Which wouldn’t be the biggest worry in the world, and wouldn’t warrant mention on my actor’s blog like this – except that I had a show to do the next day.

Now fortunately, this show is a ten-minute piece that’s part of an evening of one-acts.  I enter, remain standing the whole time, play my part, and exit.  We had to do a bit of reconfiguring of the backstage traffic in between shows, and who assists with what set-up – humiliating enough, as it made me feel like something of a prima donna (I can’t bend, you guys, oh woe is me).  But the actual performance I was there to give?  I could still give it.  No problem.

Well, it always feels like a problem.  I’ve had to play through the pain before, as have we all.  Back in the early days of Classical Theatre of Harlem, we had extraordinarily physical productions that more often than not took a toll on me.  I remember rolling my ankle in a leap to the stage on one show, scraping my foot against a courtyard railing during a chase scene in another.  Unless something has gone catastrophically wrong, the audience isn’t aware of anything.  But you are.  You know that, after all the work you’ve put in during rehearsals, you’re now forced to hold back, not playing at your full capacity.  It’s infuriating.

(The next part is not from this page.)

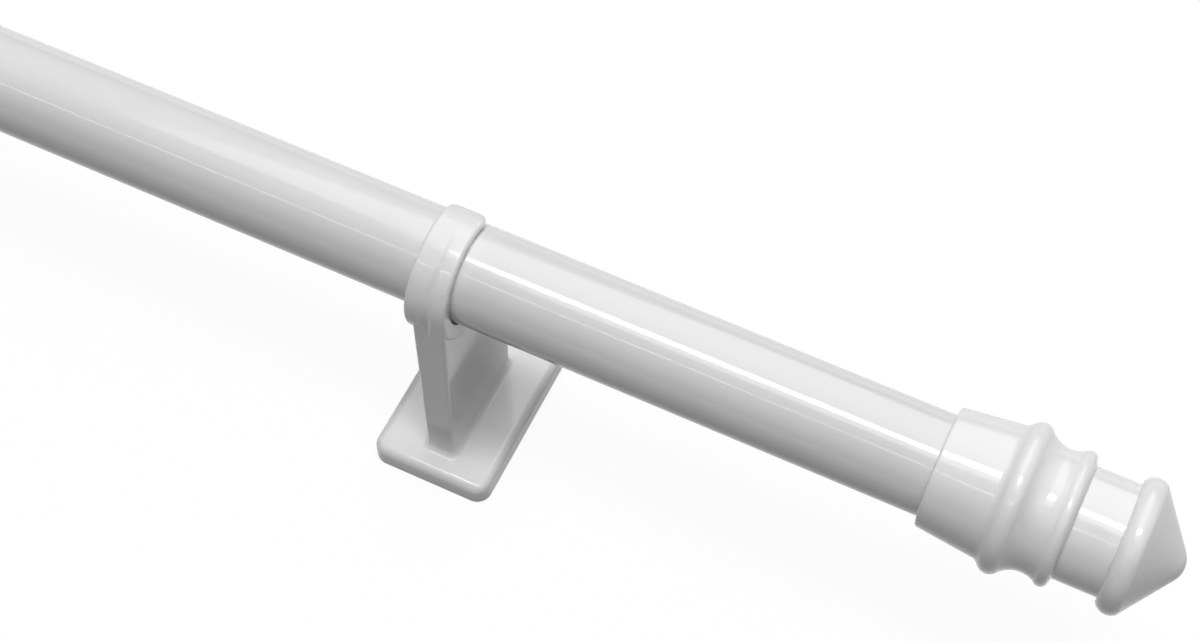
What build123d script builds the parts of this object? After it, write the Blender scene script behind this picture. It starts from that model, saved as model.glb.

But that very frustration tends to provide a nice jolt of adrenalin, and when you combine that with the fact that you’re presumably acting – staying in character, projecting strength and vigor even when it’s left you – the audience stays with the show.  The injury doesn’t derail anything.  The show goes on, the audience applauds at the end, you take your bow – which now has a subtle new element of triumph, as you’ve successfully overcome this newest obstacle – and go home to rest.

Of course, there’s a reason I’m writing all this in the weekly blog post – I couldn’t take that moment of triumph this time.  I can’t properly bow at the moment, you see.  Lower back trouble.